Objective
Please print all of the material below, word for word.

Data entries
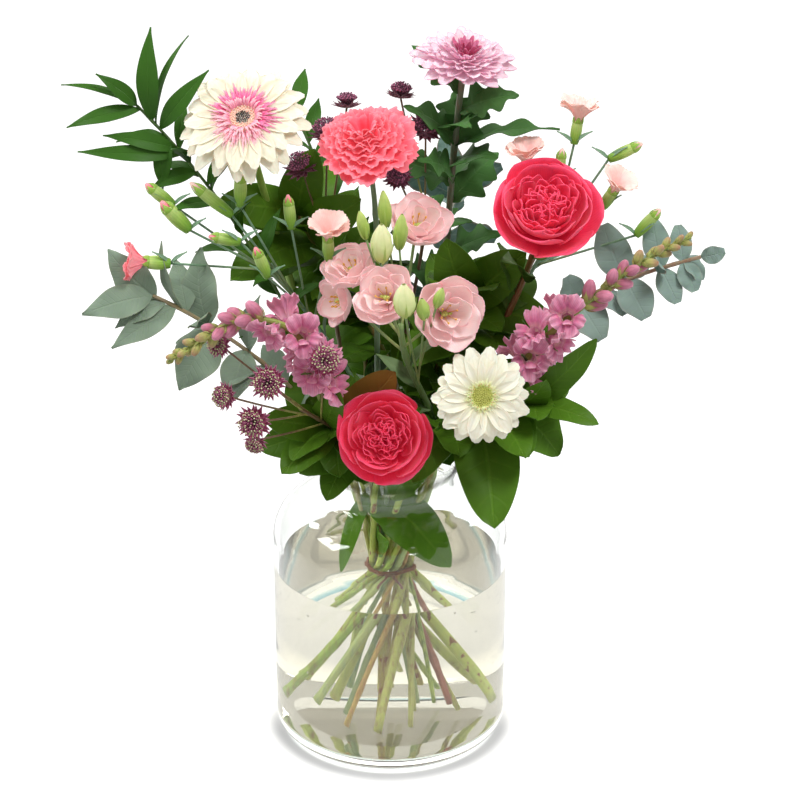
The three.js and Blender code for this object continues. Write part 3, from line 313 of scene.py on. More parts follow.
# ---------------------------------------------------------------- skins
class Growth:
    """Collects the skins of a piece with their marks, then makes one mesh of them.

    Each point carries four marks from 0 to 1: along from root to tip, across from side to side,
    tint, a draw for the whole petal or leaf, and under, which is 1 on the underside. END is the
    radius of a closed tube's end, as a share of the tube's own.
    """

    MARKS = ("along", "across", "tint", "under")
    END = 0.02

    def __init__(self):
        self.points, self.faces, self.marks, self.looks, self.finishes = [], [], [], [], []
        self.count = 0

    def grid(self, points, finish, along, across, tint=0.5, under=0.0, wrap=False):
        """Adds a sheet of quads over points[row, column]; wrap joins the last column to the first."""
        rows, columns = points.shape[:2]
        index = np.arange(rows * columns).reshape(rows, columns) + self.count
        if wrap:
            index = np.hstack((index, index[:, :1]))
        quads = np.stack((index[:-1, :-1], index[:-1, 1:], index[1:, 1:], index[1:, :-1]), axis=-1)
        marks = np.stack(np.broadcast_arrays(along, across, tint, under, points[..., 0])[:4], axis=-1)
        if finish not in self.finishes:
            self.finishes.append(finish)
        self.points.append(points.reshape(-1, 3))
        self.faces.append(quads.reshape(-1, 4))
        self.marks.append(marks.reshape(-1, 4))
        self.looks.append(np.full(len(self.faces[-1]), self.finishes.index(finish)))
        self.count += rows * columns

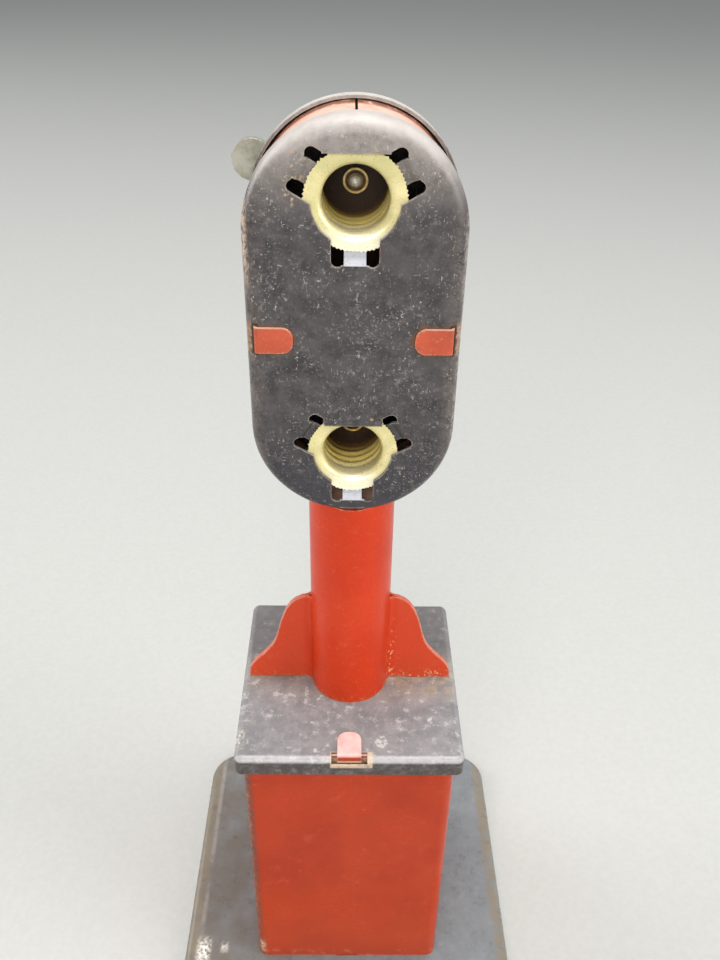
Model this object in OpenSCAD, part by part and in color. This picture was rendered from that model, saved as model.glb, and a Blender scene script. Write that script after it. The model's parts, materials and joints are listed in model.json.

Task result
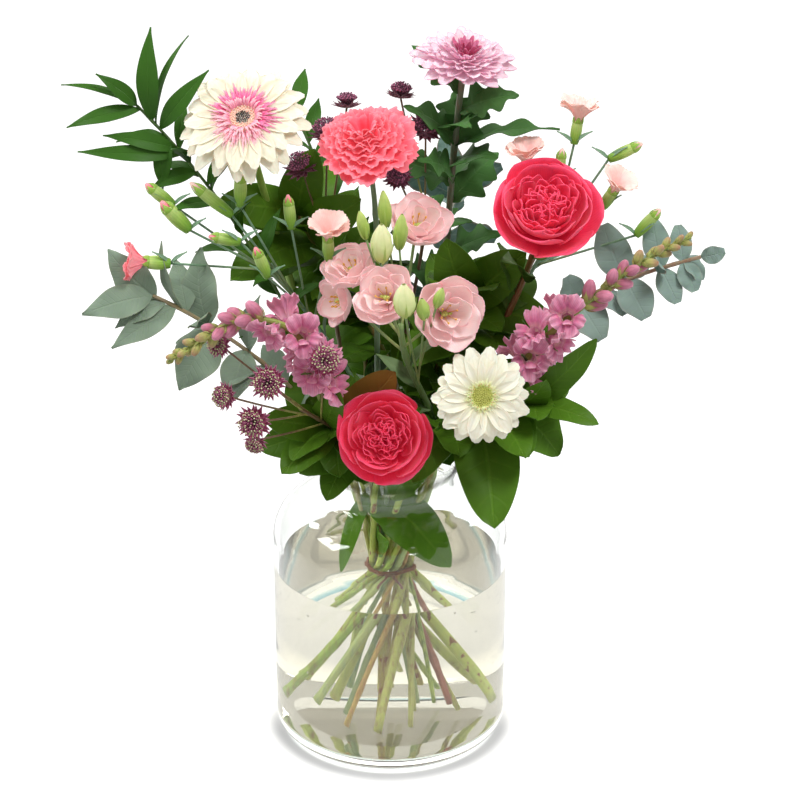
The three.js and Blender code for this object continues. Write part 3, from line 313 of scene.py on. More parts follow.
# ---------------------------------------------------------------- skins
class Growth:
    """Collects the skins of a piece with their marks, then makes one mesh of them.

    Each point carries four marks from 0 to 1: along from root to tip, across from side to side,
    tint, a draw for the whole petal or leaf, and under, which is 1 on the underside. END is the
    radius of a closed tube's end, as a share of the tube's own.
    """

    MARKS = ("along", "across", "tint", "under")
    END = 0.02

    def __init__(self):
        self.points, self.faces, self.marks, self.looks, self.finishes = [], [], [], [], []
        self.count = 0

    def grid(self, points, finish, along, across, tint=0.5, under=0.0, wrap=False):
        """Adds a sheet of quads over points[row, column]; wrap joins the last column to the first."""
        rows, columns = points.shape[:2]
        index = np.arange(rows * columns).reshape(rows, columns) + self.count
        if wrap:
            index = np.hstack((index, index[:, :1]))
        quads = np.stack((index[:-1, :-1], index[:-1, 1:], index[1:, 1:], index[1:, :-1]), axis=-1)
        marks = np.stack(np.broadcast_arrays(along, across, tint, under, points[..., 0])[:4], axis=-1)
        if finish not in self.finishes:
            self.finishes.append(finish)
        self.points.append(points.reshape(-1, 3))
        self.faces.append(quads.reshape(-1, 4))
        self.marks.append(marks.reshape(-1, 4))
        self.looks.append(np.full(len(self.faces[-1]), self.finishes.index(finish)))
        self.count += rows * columns

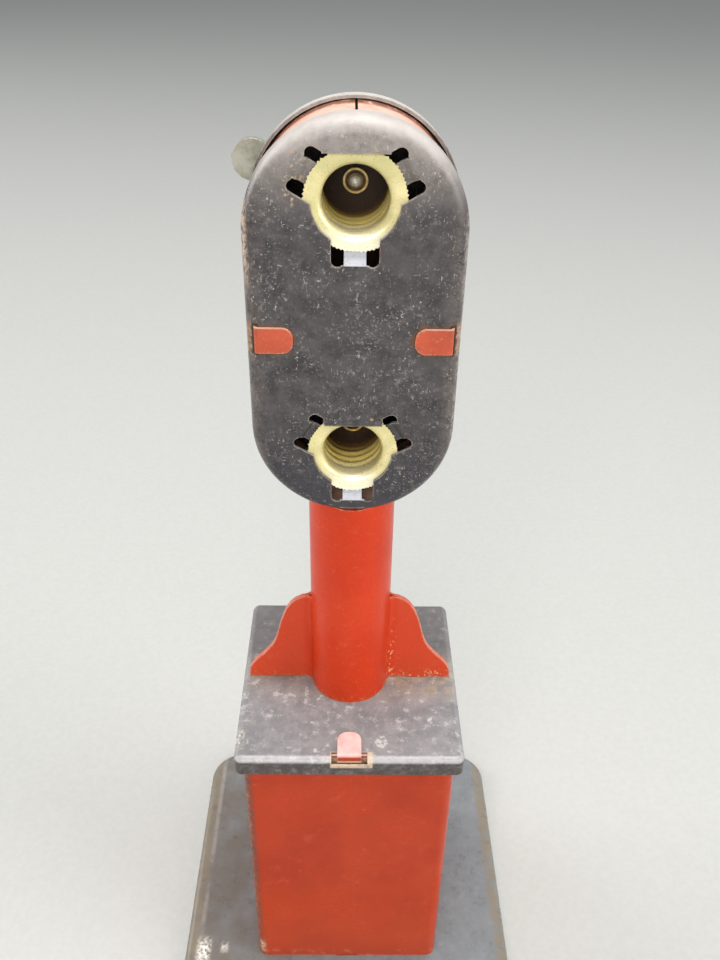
Model this object in OpenSCAD, part by part and in color. This picture was rendered from that model, saved as model.glb, and a Blender scene script. Write that script after it. The model's parts, materials and joints are listed in model.json.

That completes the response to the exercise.